Kana, bien qu'elle soit en couple avec Honda, reste indifférente à ses attentions et passe régulièrement des nuits blanches dans des bars. Honda, quant à lui, la traite plus comme une enfant que comme une petite amie, lui préparant des repas, lui rappelant de boire de l'eau, ou la mettant au lit après des soirées arrosées. Kana le quitte pour Hayashi, et ils emménagent ensemble dans un nouvel appartement. Pour Kana, tous ces moment drastiques – la rupture, le déménagement, la démission – sont vécus comme si elle changeait simplement de sweat-shirt. Elle ne regarde jamais en arrière, probablement parce que, pour elle, il n'y avait jamais rien à regarder, à se souvenir, rien qui lui manque. Hayashi, lui aussi, s'avère incapable de satisfaire les attentes de Kana, même si elle-même n'en est pas sûre. Contrairement à la passivité presque infantile de Honda, Hayashi est agressif et impulsif, n'hésitant pas à montrer les dents, ce qui les fait sombrer dans une relation toxique et dysfonctionnelle.

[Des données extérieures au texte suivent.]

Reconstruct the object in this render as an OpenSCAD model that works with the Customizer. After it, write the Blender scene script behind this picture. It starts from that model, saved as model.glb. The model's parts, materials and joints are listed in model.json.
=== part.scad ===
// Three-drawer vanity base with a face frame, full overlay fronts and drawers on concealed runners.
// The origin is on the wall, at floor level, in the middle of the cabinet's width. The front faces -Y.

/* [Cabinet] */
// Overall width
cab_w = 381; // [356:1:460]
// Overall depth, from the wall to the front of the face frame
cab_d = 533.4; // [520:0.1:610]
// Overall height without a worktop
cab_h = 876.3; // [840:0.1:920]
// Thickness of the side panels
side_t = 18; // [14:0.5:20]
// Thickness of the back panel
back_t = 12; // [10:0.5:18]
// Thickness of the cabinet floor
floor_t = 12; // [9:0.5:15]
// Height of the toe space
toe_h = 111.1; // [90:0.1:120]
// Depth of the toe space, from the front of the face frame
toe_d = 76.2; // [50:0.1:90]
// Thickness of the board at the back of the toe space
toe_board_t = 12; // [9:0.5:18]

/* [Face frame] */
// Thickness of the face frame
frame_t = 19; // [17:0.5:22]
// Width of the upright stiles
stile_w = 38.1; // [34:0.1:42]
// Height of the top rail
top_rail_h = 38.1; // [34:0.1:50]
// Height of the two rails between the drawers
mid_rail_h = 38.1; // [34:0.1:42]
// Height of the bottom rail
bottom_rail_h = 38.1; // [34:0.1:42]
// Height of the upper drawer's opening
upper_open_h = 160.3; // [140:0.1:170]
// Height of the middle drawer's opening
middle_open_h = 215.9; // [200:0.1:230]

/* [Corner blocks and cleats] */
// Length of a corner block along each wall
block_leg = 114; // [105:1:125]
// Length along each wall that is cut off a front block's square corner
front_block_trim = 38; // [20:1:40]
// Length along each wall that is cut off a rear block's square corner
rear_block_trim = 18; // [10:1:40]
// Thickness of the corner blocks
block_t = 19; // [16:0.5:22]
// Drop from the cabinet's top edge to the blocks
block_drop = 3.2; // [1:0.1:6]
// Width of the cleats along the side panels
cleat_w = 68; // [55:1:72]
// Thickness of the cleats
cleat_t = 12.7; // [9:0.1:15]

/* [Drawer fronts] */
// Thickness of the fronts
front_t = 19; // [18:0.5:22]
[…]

Jeune cinéaste de 27 ans, Yamanaka a certainement une vision sombre à l'égard de sa propre génération. Alors qu'elle cite parmi ses influences cinématographiques des films comme Red Rocket de Sean Baker ou Les Olympiades de Jacques Audiard, Desert of Namibia est dépourvu de l'espoir et de la légèreté que ces derniers véhiculent, ressemblant davantage à Retour à Séoul de Davy Chou avec son héroïne imprévisible et quelque peu égocentrique. Cependant, tandis que Freddie de Retour à Séoul nous captivait par son magnétisme, son charisme et sa soif interminable de vivre, l'existence de Kana s'érige sur un sentiment d'ennui total où l'errance existentielle perd tout son attrait narratif. En effet, il est extrêmement difficile de ressentir de l'empathie pour Kana ou d'éprouver de la curiosité pour continuer à suivre son parcours pendant plus de deux heures. On finit par se noyer dans la frustration, qu'elle soit intentionnelle ou non de la part de la cinéaste.

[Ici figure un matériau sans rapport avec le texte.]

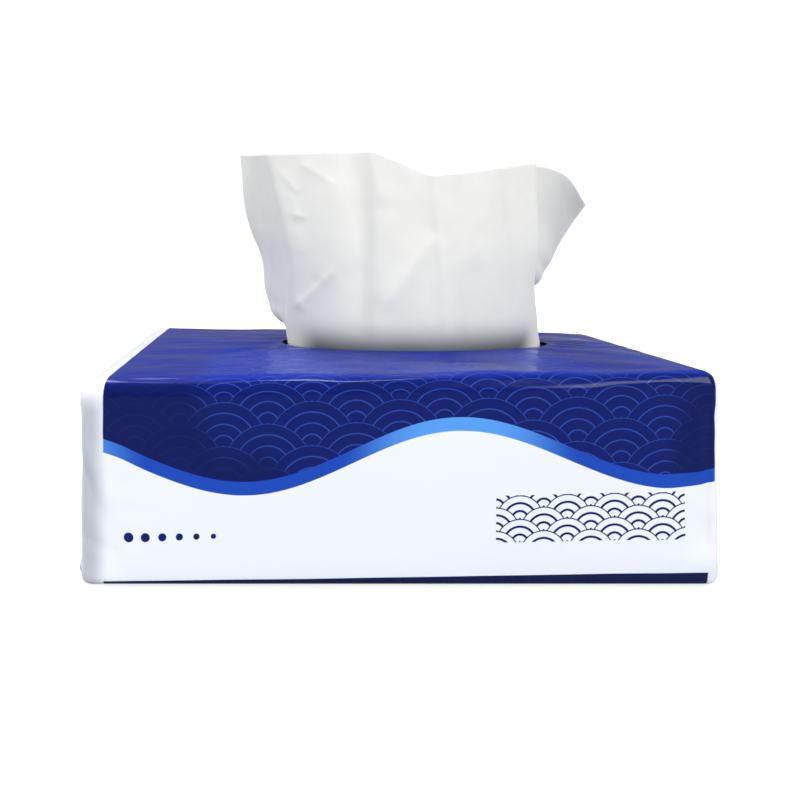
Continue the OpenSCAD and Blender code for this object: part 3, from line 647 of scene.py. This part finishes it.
drawn = {
    "rise": 71.0, "lean": 7.0, "foldLeft": 30.0, "foldRight": 46.0, "pleat": 11.0,
    "inset": 2,  # from the slot's front edge
    "bendRadius": 1.5,  # under the slot's edge
    "crease": 6.5,  # sheet width taken up by one rounded crease
    "rows": 150, "columns": 200,
    "wrinkle": 1.0,  # share of the wrinkles below, whose heights are in mm
    "crumple": 0.1, "fineCrumple": 0.025, "edgeFlutter": 0.35, "sideFlutter": 0.9,
    # Both flaps are gathered in pleats by the slot
    "gather": 0.5, "gatherRise": 0.3, "gatherPleat": 9.0, "gatherHeight": 0.3,
    # Turns in degrees and shifts in widths of the sheet, from 0 at the slot to 1 at the free edge
    "leftTurn": [(0, 196), (0.04, 130), (0.08, 92), (0.12, 77), (0.2, 73), (0.3, 70), (0.43, 67.5),
                 (0.6, 63.5), (1, 64)],
    "rightFlap": [(0, 196), (0.13, 135), (0.24, 85), (0.36, 57), (0.5, 52), (0.7, 47), (0.85, 38.5),
                  (1, 28)],
    "leftShift": [(0, 0), (0.35, 0.0245), (0.6, 0.019), (1, 0)],
    "rightShift": [(0, 0), (0.35, -0.0435), (0.6, -0.0516), (1, -0.0462)],
    "runShift": [(0, 0), (0.3, -0.0027), (0.56, -0.0054), (1, -0.0299)],
    "runCurve": [(0, 46), (0.3, 33), (0.56, 20), (1, 8)],
    "foldTurn": [(0, 150), (1, 172)],
    "edgeLine": [(-1, 1.01), (-0.68, 0.979), (-0.5, 0.978), (-0.27, 0.987), (-0.22, 0.966), (-0.06, 0.882),
                 (-0.02, 0.866), (0.02, 0.869), (0.09, 0.88), (0.26, 0.909), (0.41, 0.93), (0.53, 0.9),
                 (0.64, 0.93), (0.69, 0.934), (0.8, 0.925), (0.91, 0.87), (1, 0.732)],
    "ridges": [  # place at the slot and at the free edge, half width, height at the slot and at the free edge
        (-0.168, -0.19, 0.054, 0.0043, 0.013), (-0.114, -0.109, 0.027, -0.0038, -0.012),
        (-0.087, -0.06, 0.027, 0.0065, 0.0054), (-0.027, 0.016, 0.043, -0.0022, -0.0049),
        (0.049, 0.082, 0.03, 0.0082, 0.0098), (0.125, 0.168, 0.049, -0.0043, -0.0087),
        (0.201, 0.223, 0.027, 0.0043, 0.0076)],
    "creases": [  # sharp creases of the front, from one x, z to another: width and height
        (-5.7, 136, -9.5, 66, 5.0, -0.9), (-5.7, 134, -1.5, 115, 2.6, 0.8), (-0.2, 79, 16.5, 102, 4.0, 1.0),
        (16.5, 128, 21.5, 66, 3.2, 0.9), (42.5, 130, 49, 66, 3.6, 0.9), (-17.6, 121, -18, 91, 3.6, 0.9),
        (-29.7, 129, -17.6, 121, 2.2, 0.7), (-18, 91, -32, 78, 2.8, 1.1), (-23.5, 88, -31, 80, 2.2, -0.6),
        (-37, 126, -31, 119, 1.6, 0.6), (-34, 118, -31, 109, 1.5, 0.45), (-36, 112, -28, 110, 1.4, 0.4),
        (-32, 105, -30, 97, 1.8, 0.4), (28, 66, 31, 92, 4.0, -0.6)],
}


def drawnGrid():
    # Each row is a path seen from above: its heading at distance s turns at the left crease, runs along
    # the front, folds back at the right crease and opens out again. Rows are stacked by height.
    width, cols, rows = sheets["width"], drawn["columns"], drawn["rows"]
    step = width / cols
    s = np.linspace(-width / 2, width / 2, cols + 1)
    t = np.linspace(1, 0, rows + 1)[:, None]
    left = -width / 2 + drawn["foldLeft"] + width * smoothCurve(drawn["leftShift"], t)
    right = width / 2 - drawn["foldRight"] + width * smoothCurve(drawn["rightShift"], t)
    middle, half = (left + right) / 2, (right - left) / 2

    def crease(at):
        return ease((s[None, :-1] + step / 2 - at) / drawn["crease"] + 0.5)

    off = s[None, :-1] + step / 2 - middle
    run = np.clip(off / half, -1, 1)
    turn, curve = smoothCurve(drawn["foldTurn"], t), smoothCurve(drawn["runCurve"], t)
    slope = 0 * off
    for slotPlace, edgePlace, wide, slotHigh, edgeHigh in drawn["ridges"]:
        at = off - width * mix(slotPlace, edgePlace, t)
        wide = wide * width
        slope = slope + 2 * width * mix(slotHigh, edgeHigh, t) * at / wide ** 2 * hump(at / wide)
    heading = (-(smoothCurve(drawn["leftTurn"], t) - curve) * (1 - crease(left)) + turn * crease(right)
               - (turn + curve - smoothCurve(drawn["rightFlap"], t)) * crease(right + drawn["pleat"])
               + curve * run + np.degrees(np.arctan(slope)) * (1 - run ** 4))
    heading = np.radians(heading)
    flaps = 1 - crease(left) + crease(right + drawn["pleat"])
    wideX = np.concatenate([[0], np.cumsum(step * np.cos(heading[-1]))])
    step = step * (1 - drawn["gather"] * flaps * (1 - ease(t / drawn["gatherRise"])))
    x = np.concatenate([np.zeros_like(t), np.cumsum(step * np.cos(heading), axis=1)], axis=1)
    y = np.concatenate([np.zeros_like(t), np.cumsum(step * np.sin(heading), axis=1)], axis=1)
    at = (middle[:, 0] + width / 2) / width * cols
    before = np.floor(at).astype(int)
    line = np.arange(rows + 1)
    x = x - mix(x[line, before], x[line, before + 1], at - before)[:, None]
    y = y - mix(y[line, before], y[line, before + 1], at - before)[:, None]
    x = x + pack["slotX"] + width * smoothCurve(drawn["runShift"], t)
    y = y + pack["slotY"] - pack["slotWidth"] / 2 + drawn["inset"] + drawn["lean"] * t
    foot = pack["height"] + pack["crown"]
    z = foot + t * drawn["rise"] * smoothCurve(drawn["edgeLine"], 2 * s / width)[None, :]
    standing = np.stack([x, y, z], axis=-1)

    # Below the slot's edge: a short drop, a bend forward, and the path to the front fold and back
    lowX, lowY = x[-1], y[-1]
    behind = 1 - ease((s - left[-1]) / drawn["crease"] + 0.5) + ease((s - right[-1]) / drawn["crease"] + 0.5)
    high, low = sheets["layers"] - behind, 2 + behind
    radius = drawn["bendRadius"]
    layY = lowY - radius
    top = layerHeight(layY, high) + radius
    fall = np.linspace(0, 1, 6)[1:-1, None]
    bend = np.linspace(0, math.pi / 2, 7)[:-1, None]
    dropY = np.concatenate([lowY + 0 * fall, lowY - radius * (1 - np.cos(bend))])
    dropZ = np.concatenate([mix(foot, top, fall), top - radius * np.sin(bend)])
    fold = sheets["foldY"]
    pathY, pathZ = foldedPath(layY[None, :], -fold + sheets["layer"], fold - sheets["tuck"], high, low, 26, 8)
    lyingY = np.concatenate([dropY, pathY])
    lyingZ = np.concatenate([dropZ, pathZ])
    spread = ease(np.linspace(0, 1, len(lyingY)) * 2)[:, None]  # under the film the pleats open out again
    wideX = wideX + lowX[before[-1]] - wideX[before[-1]]
    lying = np.stack([mix(lowX, wideX, spread), lyingY, lyingZ], axis=-1)
    points = np.concatenate([standing, lying])
    front = ease((s[None, :] - left) / 6) * ease((right - s[None, :]) / 6)
    return points, s, t, front


def drawnRelief(points, s, t, front):  # creases and crumples on the standing part, fading out at the slot
    x, z = points[..., 0], points[..., 2]
    standing = len(t)
    relief = np.zeros_like(x)
    for x1, z1, x2, z2, wide, high in drawn["creases"]:
        relief[:standing] += (high * creaseShape(x, z, (x1, z1), (x2, z2), wide))[:standing] * front
    up = s[None, :] * np.ones_like(t), t * drawn["rise"]
    soft = (drawn["crumple"] * softNoise(up[0], up[1] * 0.35, 24, 61)
            + drawn["fineCrumple"] * softNoise(up[0], up[1] * 0.6, 7, 62))
    fade = ease(t / 0.12)
    relief[:standing] += soft * fade
    gathered = 1 - front - ease((np.abs(up[0]) - 88) / 4)
    pleats = np.sin(6.283 * up[0] / drawn["gatherPleat"])
    relief[:standing] += (drawn["gatherHeight"] * pleats * np.clip(gathered, 0, 1)
                          * ease(t / 0.05) * (1 - ease((t - 0.04) / 0.24)))
    # The free edge and the two cut sides flutter a little
    edge = np.sin(up[0] / 5.5 + 2 * np.sin(up[0] / 17)) * ease((t - 0.86) / 0.14)
    side = ease((np.abs(up[0]) - 80) / 12)
    relief[:standing] += drawn["edgeFlutter"] * edge
    relief[:standing] += drawn["sideFlutter"] * np.sin(up[1] / 6.5) * side * fade
    return relief * drawn["wrinkle"]


points, s, t, front = drawnGrid()
normals = surfaceNormals(points)
points = points + normals * drawnRelief(points, s, t, front)[..., None]
middle = points[:, drawn["columns"] // 2]
path = np.concatenate([[0], np.cumsum(np.linalg.norm(np.diff(middle, axis=0), axis=1))])
places = np.stack(np.broadcast_arrays(s[None, :] / sheets["width"] + 0.5, path[:, None] / path[-1]), axis=-1)
drawnMesh = surfaceMesh("drawnTissue", points, places)
drawnPiece = finishedPiece("drawnTissue", drawnMesh, drawnPaper, sheets["thick"], 0, "drawn_tissue")
print("stage: drawn tissue made")

stackNode = bpy.data.objects["tissue_stack"]
for holder in stackNode.material_slots:
    holder.material = stackPaper
if not stackNode.material_slots:
    stackNode.data.materials.append(stackPaper)

studio = {
    "camera": (-0.026, -0.261, 0.1047), "lens": 32.1, "shiftX": 0.11, "shiftY": -0.21,
    "horizon": 0.22, "zenith": 0.42, "backdrop": 1.05,  # light of the world, and what the camera sees of it
    "floor": 6.0,  # half width in metres
    "glow": 0.66,  # light behind the floor's paper, seen by the camera alone
    "paper": "#B6B7B8", "fibre": "#B9BABB",
    "suns": {  # where each light comes from, its strength and its width in degrees
        "keyLight": ((0.55, -0.8, 0.5), 2.06, 30), "fillLight": ((-0.9, -0.25, 0.4), 1.5, 60),
        "backLight": ((-0.45, 0.6, 0.8), 1.1, 24), "topLight": ((0.0, 0.12, 1.0), 1.0, 13)},
}
reach = studio["floor"]
corners = [(-reach, -reach, 0), (reach, -reach, 0), (reach, reach, 0), (-reach, reach, 0)]
floorMesh = bpy.data.meshes.new("floor")
floorMesh.from_pydata(corners, [], [(0, 1, 2, 3)])
floor = bpy.data.objects.new("floor", floorMesh)
scene.collection.objects.link(floor)
# Seamless white paper of a photo studio: matt, with a faint fibre
floorPaint, floorTree, floorShader = newMaterial("whiteBackdropPaper", 0.9, 1.45, 0.2)
floorPlace = addNode(floorTree, "TexCoord", {})["Object"]
fibre = addNode(floorTree, "TexNoise", {"Vector": floorPlace, "Scale": 400.0})[0]
paperTone, fibreTone = hexLinear(studio["paper"]), hexLinear(studio["fibre"])
floorTone = addNode(floorTree, "Mix", {0: fibre, 6: paperTone, 7: fibreTone}, data_type="RGBA")[2]
floorTree.links.new(floorTone, floorShader.inputs["Base Color"])
floorShader.inputs["Emission Color"].default_value = (1, 1, 1, 1)
floorSeen = addNode(floorTree, "LightPath", {})["Is Camera Ray"]
floorGlow = addNode(floorTree, "Math", {0: floorSeen, 1: studio["glow"]}, operation="MULTIPLY")[0]
floorTree.links.new(floorGlow, floorShader.inputs["Emission Strength"])
floorMesh.materials.append(floorPaint)

world = bpy.data.worlds.new("studioWorld")  # white behind the pack; its light is dimmer by the horizon
world.use_nodes = True
sky = world.node_tree
skyPlace = addNode(sky, "TexCoord", {})["Generated"]
skyHigh = addNode(sky, "SeparateXYZ", {0: skyPlace})[2]
skyLight = addNode(sky, "MapRange", {0: skyHigh, 1: 0.0, 2: 0.8, 3: studio["horizon"], 4: studio["zenith"]},
                   interpolation_type="SMOOTHSTEP")[0]
seen = addNode(sky, "LightPath", {})["Is Camera Ray"]
skyPower = addNode(sky, "Mix", {0: seen, 2: skyLight, 3: studio["backdrop"]}, data_type="FLOAT")[0]
sky.nodes["Background"].inputs["Color"].default_value = (1, 1, 1, 1)
sky.links.new(skyPower, sky.nodes["Background"].inputs["Strength"])
scene.world = world


def softSun(name, source, power, spread):  # parallel light from far away, as wide as a large soft box
    data = bpy.data.lights.new(name, "SUN")
    data.energy = power
    data.angle = math.radians(spread)
    lamp = bpy.data.objects.new(name, data)
    lamp.rotation_euler = (-Vector(source)).to_track_quat("-Z", "Y").to_euler()
    scene.collection.objects.link(lamp)


for name, (source, power, spread) in studio["suns"].items():
    softSun(name, source, power, spread)

cameraData = bpy.data.cameras.new("camera")
cameraData.lens = studio["lens"]
cameraData.sensor_width = 36
cameraData.shift_x = studio["shiftX"]
cameraData.shift_y = studio["shiftY"]
cameraData.clip_start = 0.01
camera = bpy.data.objects.new("camera", cameraData)
camera.location = studio["camera"]
camera.rotation_euler = (math.pi / 2, 0, 0)
scene.collection.objects.link(camera)
scene.camera = camera
print("stage: studio set")

bpy.context.view_layer.update()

Kana semble être la quintessence du zeitgeist de la génération Z, manifestant tous ses symptômes sociaux et psychologiques, mais pour cette raison même, elle manque d'individualité. Face à cette défaillance émotionnelle, ce sont dans les scènes où il est question des expériences partagées des jeunes adultes que le film excelle : un groupe de jeunes assis autour d'une table dans un bar, prononçant des phrases lacunaires tandis que les yeux de chacun restent fixés sur leurs portables ; le sentiment de vide qui nous envahit au lendemain d'une fête, nous faisant nous sentir en retard et perdus alors que tout le monde avance dans la journée ; la dissociation parmi des gens d’un milieu qui nous est étranger. Desert of Namibia frappe assurément fort dans ce genre de moments où, tel un mirage, on entrevoit brièvement notre propre visage derrière celui de Kana, tout aussi seul·e et perdu·e dans notre vie.